The longer write-up of 137Foundry on data table design at scale covers how keyboard navigation fits with the rest of the table's design decisions (defaults, column widths, virtualization). For the formal authoring practices that define the standard model, the W3C Web Accessibility Initiative is the canonical reference, and the Mozilla Developer Network covers the underlying browser focus management APIs.

What good keyboard navigation actually looks like

A power user lands in a 5,000 row data grid via a link from another screen. The grid loads, Tab moves focus into the grid, the focus indicator appears on a sensible default cell (usually the first cell of the first row). The user uses Down arrow to move to the row they want. They press Enter to open the row detail panel. They close it with Escape and return to the grid with focus restored to the row they opened. They Shift+Space to extend selection to the row above. They use a custom shortcut (Ctrl+E in this hypothetical tool) to bulk-edit the selected rows. They commit the edit with Enter. They Tab out of the grid and continue with their workflow.

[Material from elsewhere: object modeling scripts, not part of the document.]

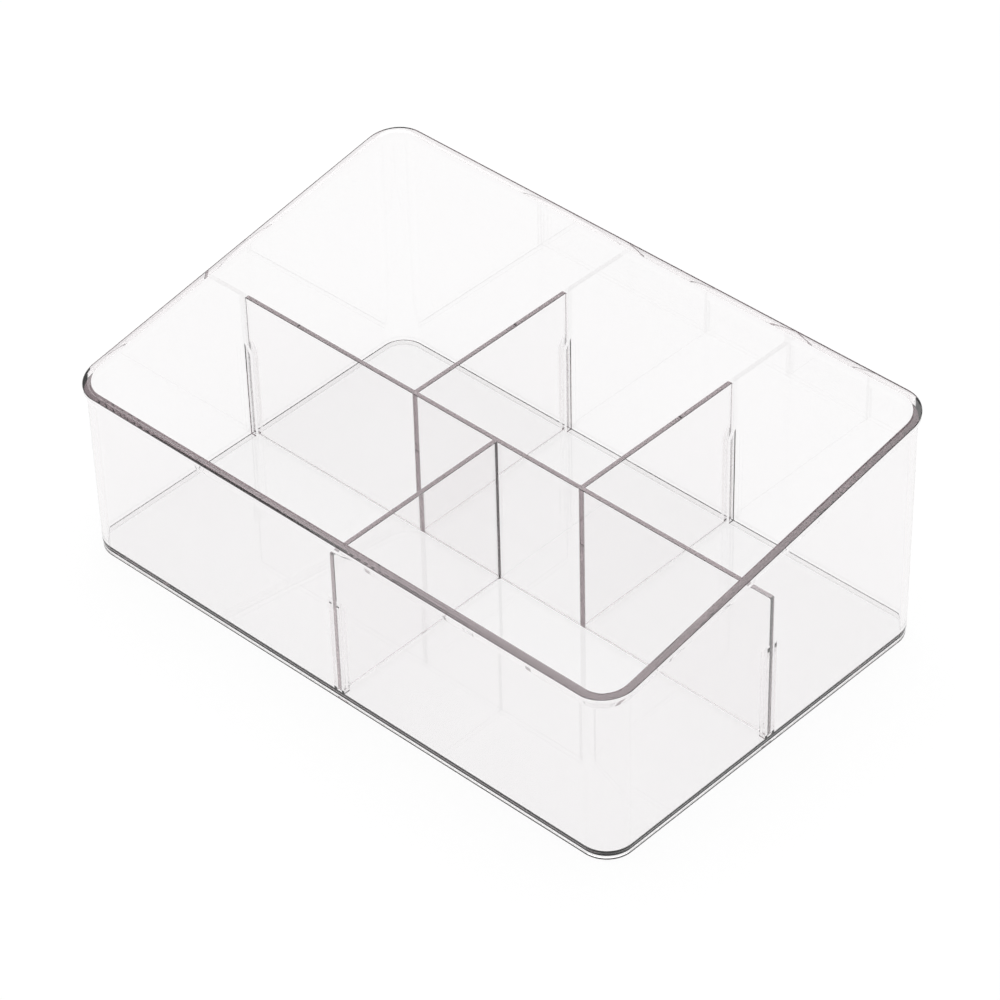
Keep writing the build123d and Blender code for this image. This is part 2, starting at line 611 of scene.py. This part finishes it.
floor_material = bpy.data.materials.new("Studio floor")
floor_material.use_nodes = True
floor_material.node_tree.nodes.clear()
flow = Flow(floor_material.node_tree)
rays = flow.node("ShaderNodeLightPath")
paper = flow.node("ShaderNodeBsdfDiffuse", {}, {"Color": paper_shade})
white = flow.node("ShaderNodeEmission", {}, {"Color": pure_white, "Strength": 1.0})
seen = flow.maths("MAXIMUM", rays.output("Is Camera Ray"), rays.output("Is Transmission Ray"))
seen = flow.maths("MAXIMUM", seen, rays.output("Is Glossy Ray"))
surface = flow.node("ShaderNodeMixShader", {}, {0: seen * floor_whiteness, 1: paper, 2: white})
flow.node("ShaderNodeOutputMaterial", {}, {"Surface": surface})

floor_mesh = bpy.data.meshes.new("studio_floor")
corners = [(-1, -1), (1, -1), (1, 1), (-1, 1)]
floor_mesh.from_pydata(
    [(x * floor_reach, y * floor_reach, floor_level) for x, y in corners], [], [(0, 1, 2, 3)]
)
floor_mesh.materials.append(floor_material)
mesh_object("studio_floor", floor_mesh)

world = bpy.data.worlds.new("Studio surround")
world.use_nodes = True
world.node_tree.nodes.clear()
flow = Flow(world.node_tree)
rays = flow.node("ShaderNodeLightPath")
room = flow.node("ShaderNodeBackground", {}, {"Color": surround_shade, "Strength": 1.0})
white = flow.node("ShaderNodeBackground", {}, {"Color": pure_white, "Strength": 1.0})
sky = flow.node("ShaderNodeMixShader", {}, {0: rays.output("Is Camera Ray"), 1: room, 2: white})
flow.node("ShaderNodeOutputWorld", {}, {"Surface": sky})
bpy.context.scene.world = world


def softbox(name, centre, aim, width, height, power):
    lamp = bpy.data.lights.new(name, "AREA")
    lamp.shape = "RECTANGLE"
    lamp.size = width
    lamp.size_y = height
    lamp.energy = power
    made = bpy.data.objects.new(name, lamp)
    made.location = centre
    made.rotation_euler = (Vector(aim) - Vector(centre)).to_track_quat("-Z", "Y").to_euler()
    bpy.context.scene.collection.objects.link(made)


softbox("Overhead softbox", (-0.2, 0.3, 1.6), (0, 0, 0), 1.6, 1.6, 16)

# Camera at the photograph's angle
azimuth = radians(-44.036)
elevation = radians(39.809)
roll = radians(-1.556)
target = Vector((3.359, -1.664, 42.567)) * MM
camera_distance_mm = 1578.7
ahead = Vector(
    (sin(azimuth) * cos(elevation), cos(azimuth) * cos(elevation), -sin(elevation))
)
level_right = ahead.cross(Vector((0, 0, 1))).normalized()
level_up = level_right.cross(ahead)
right = level_right * cos(roll) + level_up * sin(roll)
up = level_up * cos(roll) - level_right * sin(roll)
camera_data = bpy.data.cameras.new("Camera")
camera_data.sensor_width = 36
camera_data.lens = 159.83
camera = bpy.data.objects.new("Camera", camera_data)
turn = Matrix((right, up, -ahead)).transposed().to_4x4()
camera.matrix_world = Matrix.Translation(target - ahead * camera_distance_mm * MM) @ turn
bpy.context.scene.collection.objects.link(camera)
bpy.context.scene.camera = camera
bpy.context.scene.view_settings.view_transform = "Standard"

# Light runs a long way inside a clear sheet before it leaves by an edge
bpy.context.scene.cycles.max_bounces = 48
bpy.context.scene.cycles.transmission_bounces = 48
bpy.context.scene.cycles.glossy_bounces = 24
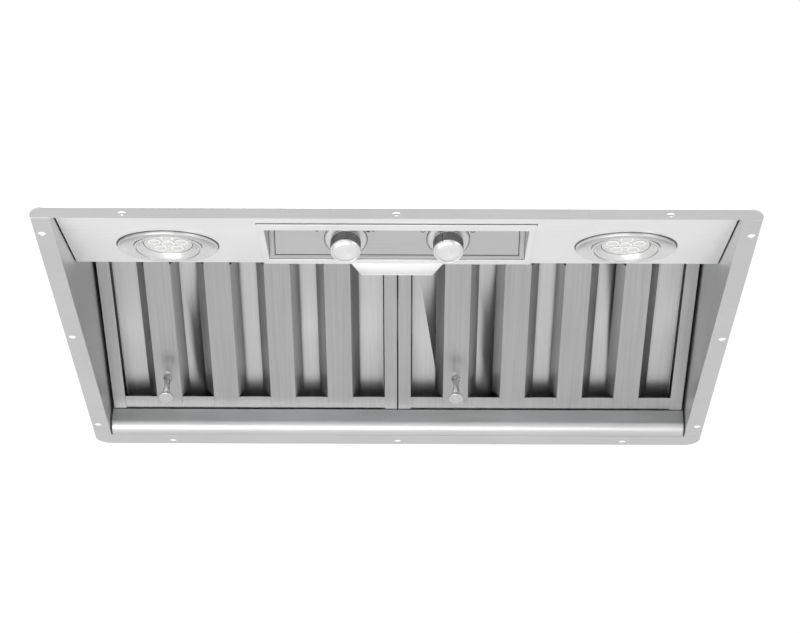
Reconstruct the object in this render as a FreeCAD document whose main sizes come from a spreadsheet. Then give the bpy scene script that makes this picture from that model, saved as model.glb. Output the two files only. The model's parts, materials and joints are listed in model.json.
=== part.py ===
"""Built-in range hood insert: a stainless liner that is screwed up into a cabinet or an island cover.

Frame: +X to the right, +Y to the rear, +Z up.  The origin is the centre of the mounting flange's
underside.  Millimetres and degrees throughout.
"""
import FreeCAD, Part
import os
import re
import Sketcher
from FreeCAD import Placement, Rotation, Vector

# ---------------------------------------------------------------------------------- driving sizes
SIZES = {
    # shell and its mounting flange
    "hood_width": 720, "hood_depth": 590, "shell_height": 222, "sheet_gauge": 1.2,
    "side_flange": 19.5, "front_flange": 21, "rear_flange": 25.5, "flange_corner": 18,
    "flange_hole": 4, "front_hole_edge": 11.5, "rear_hole_edge": 8.5, "side_hole_edge": 7,
    "cover_front": 9.8, "cover_slope": 28, "cover_lip": 6.2, "cover_skirt": 12,
    "seam_gap": 0.3, "rest_gap": 0.3,
    # small fasteners
    "screw_shank": 1.9, "screw_hole": 2.1, "screw_head": 3.8, "screw_head_height": 2.2,
    # sloping light panel behind the front flange
    "panel_slope": 11.3, "panel_rise": 8.6, "panel_length": 184, "panel_end_gap": 1.2,
    "panel_lip": 12,
    # recessed controls
    "bezel_width": 281, "bezel_band": 18.6, "bezel_gauge": 1.5, "bezel_rim": 6.5,
    "bezel_tail": 14.9, "recess_depth": 107.7, "plate_pitch": 32.3, "plate_length": 54,
    "plate_border": 5, "plate_rise": 0.8, "tab_width": 98, "tab_drop": 14, "tab_cut": 11.4,
    "knob_spacing": 107, "knob_back": 27.9, "knob_radius": 15.9, "knob_height": 16.6,
    "knob_stand": 4.4, "knob_bevel": 1.4, "ring_radius": 22.3, "ring_gauge": 1,
    "spindle_radius": 3, "spindle_play": 0.04, "spindle_reach": 15, "bushing_radius": 4.4,
    "bushing_reach": 3.9, "nut_radius": 6.6, "nut_height": 2.3, "switch_width": 26,
    "switch_depth": 16, "dimmer_radius": 12, "pointer_width": 1.2,
    # lights
    "lamp_edge": 104, "lamp_tail": 62.8, "trim_radius": 52, "trim_edge": 2.2, "trim_dome": 1,
    "trim_seat": 49, "gimbal_radius": 35, "gimbal_gap": 0.35, "gimbal_rim": 1.5,
    "gimbal_height": 13, "gimbal_tilt": 6, "lamp_radius": 25, "lamp_inset": 4, "lamp_face": 7,
    "lamp_neck": 10, "lamp_cone": 9, "lamp_base": 4, "holder_radius": 13, "holder_length": 6,
    # baffle filters
    "filter_side_gap": 3.7, "filter_length": 275, "filter_thickness": 23, "filter_slope": 18.7,
    "filter_tail": 7.5, "filter_drop": 25.2, "filter_gap": 1.6, "filter_sheet": 0.8,
    "strip_width": 29, "strip_flank": 9.5, "strip_height": 11, "upper_width": 36,
    "upper_level": 16, "upper_leg": 6, "end_lip": 28, "front_lip": 22, "strip_end": 17,
    "slide_room": 26, "pocket_grip": 14, "rivet_radius": 2.4,
    "pull_back": 61.2, "pull_base": 5.4, "pull_waist": 3.3, "pull_face": 8.6, "pull_length": 32.5,
    # grease trough
    "trough_reach": 15.5, "trough_round": 12, "trough_rear_wall": 40, "trough_end_gap": 2,
    # blower
    "blower_drop": 70, "volute_radius": 57, "volute_step": 8, "blower_width": 152,
    "inlet_radius": 36, "inlet_flare": 42, "inlet_reach": 6, "wheel_radius": 46,
    "wheel_width": 132, "blade_depth": 9, "blade_gauge": 0.9, "shaft_radius": 4,
    "shaft_play": 0.05, "motor_radius": 36, "motor_length": 62, "motor_stand": 11,
    "bracket_gauge": 2.5, "bracket_reach": 46, "outlet_lip": 8,
    # rectangular duct collar with back-draught flaps
    "duct_tail": 50, "duct_width": 254, "duct_depth": 83, "duct_height": 30, "duct_lip": 8,
    "stop_width": 3.5, "stop_height": 5, "flap_gap": 1.4, "flap_gauge": 0.8,
    "pin_radius": 2, "pin_play": 0.08, "knuckle_wall": 1.2,
    # supply box
    "box_length": 100, "box_width": 80, "box_height": 52, "box_side": 40.5, "box_tail": 119.5,
    "gland_bore": 5, "gland_radius": 10, "gland_flange": 14, "gland_height": 14,
}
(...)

The whole sequence is keyboard-only and fast. The mouse path for the same workflow would take 2 to 3 times as long. Multiplied across a workday and a user population of power users, the keyboard model produces a meaningful productivity difference in the tool.

That outcome is what good keyboard navigation actually buys, and the implementation cost (a hundred lines of focus management, a help overlay, well-tested transitions) is small compared to the value.